Currently, no accurate diagnostic tests are available for PD. The researchers believe that transcutaneous submandibular-gland biopsy may provide the needed accuracy. The test involves inserting a needle into the submandibular gland and withdrawing the needle to obtain the core of gland tissue within. The researchers looked for an abnormal protein in the cells from patients with early PD and compared it with proteins from subjects without the disease.
“This is the first study demonstrating the value of testing a portion of the submandibular gland to diagnose a living person with early Parkinson’s disease. Making a better diagnosis in living patients is a big step forward in our effort to understand and better treat patients,” said study co-author Charles Adler, MD, PhD, a professor of neurology at the Mayo Clinic in Arizona.

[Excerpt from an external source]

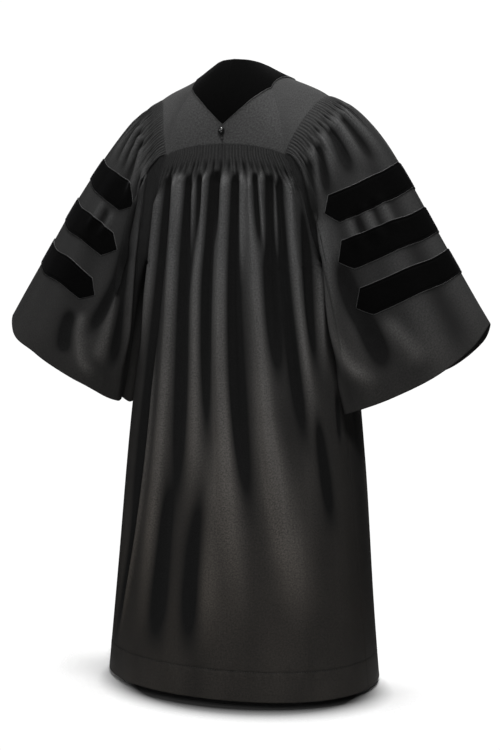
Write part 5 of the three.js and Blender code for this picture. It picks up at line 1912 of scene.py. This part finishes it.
@dataclass
class Yoke:
    """Smooth yoke with the velvet round the neck, which comes to a point at the centre back."""

    form: YokeForm
    thickness: float = 1.8
    facing_around: float = 0.84
    cord_around: float = 0.82
    wrap_inside: float = 9.0
    wrap_angles: tuple[float, ...] = (180, 150, 120, 90, 60, 30)
    under_wrap: float = 0.25
    slope_length: float = 130.0
    rim: float = 1.004
    flat: Range = (0.52, 0.42)
    flat_area: float = 0.142
    velvet_flat: Range = (0.42, 0.3)
    velvet_area: float = 0.075

    def rounds(self) -> Array:
        """Columns from the right front over the back to the left front, close at the seams."""
        form = self.form
        half = np.concatenate(
            [
                [0, 0.0012, 0.0025, 0.004, 0.006, 0.009],
                np.linspace(0.013, form.back_corner - 0.006, 40),
                form.back_corner + np.array([-0.003, 0, 0.003]),
                np.linspace(form.back_corner + 0.008, form.front_corner - 0.008, 96),
                form.front_corner + np.array([-0.003, 0, 0.003]),
                np.linspace(form.front_corner + 0.008, 0.99, 26),
                [0.996, 1],
            ]
        )
        return np.concatenate([-half[:0:-1], half])

    def surface(self, around: Array, out: Array) -> tuple[Array, Array]:
        """Points and normals of the yoke; a negative place is on the wearer's right.

        Args:
            around: Places round the neck, from -1 to 1.
            out: 0 at the neckline, 1 at the outer edge.

        Returns:
            Points and unit normals.
        """
        half = np.abs(around)
        point, normal = self.form.point(half, out), self.form.normal(half, out)
        point[..., 0] = np.where(half > 0.996, np.maximum(point[..., 0], 0.15), point[..., 0])
        normal[..., 0] = np.where(half < 0.004, 0.0, normal[..., 0])
        turn = stack(np.where(around < 0, -1.0, 1.0), 1.0, 1.0)
        return point * turn, unit(normal) * turn

    def velvet_reach(self, around: Array) -> Array:
        """How far out the velvet reaches; all of the yoke above the facings."""
        half = np.abs(around)
        widened = smoothstep(half, 0.75, self.facing_around)
        return mix(VELVET_REACH.read("reach", half), 1.0, widened)

    def make(self, tools: Tools) -> None:
        """Builds and dresses the yoke and the neck velvet."""
        wardrobe, work = tools
        rounds = self.rounds()
        near_neck, near_rim = [0, 0.008, 0.02, 0.04], [0.955, 0.975, 0.988, 0.996, self.rim]
        outs = np.concatenate([near_neck, np.linspace(0.075, 0.925, 26), near_rim])
        out, around = np.meshgrid(outs, rounds, indexing="ij")
        points, normals = self.surface(around, out)
        height = points[..., 2]
        seam = bump(points[..., 0], 0.9) * smoothstep(-height, -1197, -1190) * (points[..., 1] > 0)
        full = smoothstep(out, 0.1, 0.4) * (1 - smoothstep(out, 0.8, 1.0))
        soft = 0.5 * np.sin(points[..., 0] / 31 + height / 47) * full
        edge = rounded((self.rim - out) * self.slope_length, 3.2)
        groove = 0.45 * bump((1.0 - out) * self.slope_length - 4.5, 1.1)
        lift = edge + soft - 0.9 * seam - groove - 0.5
        outer = points + normals * lift[..., None]
        inner = points - normals * self.thickness
        yoke = Mesher.wall("yoke_cloth", outer, inner, bulge=0.5)
        dress(yoke, wardrobe.yoke_twill, "yoke_cloth", "yoke")
        edge_line = (points + normals * -0.3)[-1]
        sizes = {"radius": 0.0007, "step": 0.002}
        piping = work.run("yoke_edge_cord", work.cord, [edge_line], wardrobe.thread, **sizes)
        dress(piping, None, "yoke_cloth")
        self._make_velvet(wardrobe, work)

    def _make_velvet(self, wardrobe: Wardrobe, work: NodeWork) -> None:
        """Velvet round the neck, turned over the neckline.

        Args:
            wardrobe: The finishes.
            work: The Geometry Nodes trees.
        """
        rounds = self.rounds()
        near, far = [0, 0.01, 0.03, 0.06], [0.94, 0.965, 0.982, 0.993, 1]
        shares = np.concatenate([near, np.linspace(0.1, 0.9, 24), far])
        share, around = np.meshgrid(shares, rounds, indexing="ij")
        out = share * self.velvet_reach(around)
        points, normals = self.surface(around, out)
        border = np.linalg.norm(points - self.surface(around, self.velvet_reach(around))[0], axis=-1)
        lift = VELVET_LAY + VELVET_THICK * rounded(border + 0.25, 2.4)
        outer = points + normals * lift[..., None]
        inner = points + normals * self.under_wrap
        neck, neck_normal = points[0], normals[0]
        back_way = unit(neck - points[2])
        half = self.thickness / 2
        centre = neck - neck_normal * half
        reach = half + VELVET_LAY + VELVET_THICK
        turned, turned_inner = [], []
        for depth in (self.wrap_inside, self.wrap_inside / 2):
            inside = neck - back_way * depth
            turned.append(inside - neck_normal * (half + reach))
            turned_inner.append(inside - neck_normal * (self.thickness + self.under_wrap))
        for angle in np.radians(self.wrap_angles):
            way = neck_normal * math.cos(angle) + back_way * math.sin(angle)
            turned.append(centre + way * reach)
            turned_inner.append(centre + way * (half + self.under_wrap))
        outer, inner = np.concatenate([turned, outer]), np.concatenate([turned_inner, inner])
        velvet = Mesher.wall("neck_velvet_band", outer, inner, bulge=VELVET_BULGE)
        dress(velvet, wardrobe.velvet, "velvet", "neck_velvet")
        line = (points + normals * 1.3)[-1][np.abs(rounds) < self.cord_around]
        cord = sew_cord("neck_edge_cord", line, wardrobe, work, radius=0.0011, step=0.0015)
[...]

The study involved 25 patients who had PD for less than five years and 10 control subjects without PD. Biopsies were taken from one submandibular salivary gland. The biopsies were done as an office procedure. The biopsied tissues were tested for evidence of the abnormal PD by study co-author Thomas Beach, MD, PhD, a neuropathologist at the Banner Sun Health Research Institute.

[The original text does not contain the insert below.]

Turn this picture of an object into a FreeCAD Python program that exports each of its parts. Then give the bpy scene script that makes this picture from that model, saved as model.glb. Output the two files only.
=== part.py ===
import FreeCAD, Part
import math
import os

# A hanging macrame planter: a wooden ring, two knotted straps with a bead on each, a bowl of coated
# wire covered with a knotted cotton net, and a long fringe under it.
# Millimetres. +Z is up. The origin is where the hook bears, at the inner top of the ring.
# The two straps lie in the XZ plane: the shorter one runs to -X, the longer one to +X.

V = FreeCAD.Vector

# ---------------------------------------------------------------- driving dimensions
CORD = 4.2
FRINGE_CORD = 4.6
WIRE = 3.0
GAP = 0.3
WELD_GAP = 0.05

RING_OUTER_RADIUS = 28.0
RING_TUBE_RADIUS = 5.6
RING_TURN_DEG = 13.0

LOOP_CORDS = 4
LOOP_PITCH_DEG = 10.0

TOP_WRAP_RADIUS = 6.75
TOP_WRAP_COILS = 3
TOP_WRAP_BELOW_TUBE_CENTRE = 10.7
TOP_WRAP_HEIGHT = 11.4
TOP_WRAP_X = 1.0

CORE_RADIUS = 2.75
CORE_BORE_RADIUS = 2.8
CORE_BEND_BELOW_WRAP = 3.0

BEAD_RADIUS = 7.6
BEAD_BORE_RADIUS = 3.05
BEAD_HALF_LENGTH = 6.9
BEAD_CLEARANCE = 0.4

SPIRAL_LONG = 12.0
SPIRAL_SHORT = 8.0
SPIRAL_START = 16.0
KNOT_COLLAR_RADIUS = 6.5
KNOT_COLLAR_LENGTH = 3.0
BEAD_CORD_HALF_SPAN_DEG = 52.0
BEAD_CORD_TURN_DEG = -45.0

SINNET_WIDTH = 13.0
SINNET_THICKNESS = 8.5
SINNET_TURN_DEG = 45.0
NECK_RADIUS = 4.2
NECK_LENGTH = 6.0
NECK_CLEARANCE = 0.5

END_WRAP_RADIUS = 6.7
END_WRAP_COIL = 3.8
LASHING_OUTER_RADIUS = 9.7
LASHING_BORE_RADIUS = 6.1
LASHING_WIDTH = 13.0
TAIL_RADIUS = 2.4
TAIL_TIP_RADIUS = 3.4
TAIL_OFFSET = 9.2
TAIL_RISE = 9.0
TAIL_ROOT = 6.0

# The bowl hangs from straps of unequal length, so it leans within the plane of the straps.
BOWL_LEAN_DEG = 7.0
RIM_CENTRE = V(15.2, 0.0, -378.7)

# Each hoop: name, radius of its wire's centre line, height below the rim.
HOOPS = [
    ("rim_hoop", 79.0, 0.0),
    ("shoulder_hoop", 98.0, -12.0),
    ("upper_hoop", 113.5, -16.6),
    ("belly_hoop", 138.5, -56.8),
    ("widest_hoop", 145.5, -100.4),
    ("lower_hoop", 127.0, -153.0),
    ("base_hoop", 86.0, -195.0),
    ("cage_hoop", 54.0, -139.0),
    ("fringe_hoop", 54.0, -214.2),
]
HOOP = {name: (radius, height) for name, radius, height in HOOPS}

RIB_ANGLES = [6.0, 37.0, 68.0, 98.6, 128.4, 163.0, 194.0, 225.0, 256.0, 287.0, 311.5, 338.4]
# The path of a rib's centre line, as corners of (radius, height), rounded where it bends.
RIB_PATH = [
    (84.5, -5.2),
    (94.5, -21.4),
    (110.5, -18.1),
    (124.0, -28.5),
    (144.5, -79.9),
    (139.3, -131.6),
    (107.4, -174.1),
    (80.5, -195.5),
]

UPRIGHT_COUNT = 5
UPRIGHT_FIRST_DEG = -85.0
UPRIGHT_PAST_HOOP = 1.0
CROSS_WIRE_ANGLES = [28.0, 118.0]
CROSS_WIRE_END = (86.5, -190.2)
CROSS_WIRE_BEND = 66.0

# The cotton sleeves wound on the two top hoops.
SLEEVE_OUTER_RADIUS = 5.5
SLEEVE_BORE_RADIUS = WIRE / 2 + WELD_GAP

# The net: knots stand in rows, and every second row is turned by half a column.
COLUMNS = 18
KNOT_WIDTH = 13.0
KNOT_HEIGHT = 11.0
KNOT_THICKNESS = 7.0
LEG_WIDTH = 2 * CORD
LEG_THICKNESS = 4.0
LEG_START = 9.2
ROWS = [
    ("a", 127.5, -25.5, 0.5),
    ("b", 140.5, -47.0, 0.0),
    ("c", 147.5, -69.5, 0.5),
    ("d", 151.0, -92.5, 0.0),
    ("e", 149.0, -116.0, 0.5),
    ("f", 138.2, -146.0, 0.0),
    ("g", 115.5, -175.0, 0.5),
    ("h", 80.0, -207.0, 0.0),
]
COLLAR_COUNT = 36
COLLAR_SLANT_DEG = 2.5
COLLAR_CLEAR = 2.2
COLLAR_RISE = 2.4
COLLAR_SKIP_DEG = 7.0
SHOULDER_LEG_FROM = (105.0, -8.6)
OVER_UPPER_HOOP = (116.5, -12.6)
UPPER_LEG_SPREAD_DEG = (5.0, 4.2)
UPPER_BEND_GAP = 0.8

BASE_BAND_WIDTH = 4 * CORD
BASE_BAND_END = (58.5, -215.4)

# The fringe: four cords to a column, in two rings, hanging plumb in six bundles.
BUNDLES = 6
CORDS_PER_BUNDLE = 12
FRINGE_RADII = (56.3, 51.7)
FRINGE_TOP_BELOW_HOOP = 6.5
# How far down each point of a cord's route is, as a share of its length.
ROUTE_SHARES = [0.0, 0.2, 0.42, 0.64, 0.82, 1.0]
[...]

“This procedure will provide a much more accurate diagnosis of Parkinson's disease than what is now available,” Beach said. “One of the greatest potential impacts of this finding is on clinical trials, as at the present time some patients entered into Parkinson's clinical trials do not necessarily have Parkinson’s disease, and this is a big impediment to testing new therapies.”
The abnormal PD protein was detected in 14 of the 19 patients who had enough tissue to study, providing positive results that need further investigation. The research team previously had shown that the biopsy could detect the protein in 9 of 12 patients with advanced disease.
PD is a progressive disorder of the nervous system that affects movement as well as sleep, walking, balance, blood pressure, and smell. The disorder develops gradually, sometimes starting with a barely noticeable tremor in one hand. But while tremor may be the best-known sign of PD, the disorder also commonly causes stiffness or slowing of movement. Currently, a diagnosis is based on the patient’s medical history, on a review of signs and symptoms, on a neurological examination, and by ruling out other conditions. In a previous study, Adler and Beach found that up to 45% of PD patients may be misdiagnosed early in the disease. Although PD can’t be cured, medications may improve symptoms.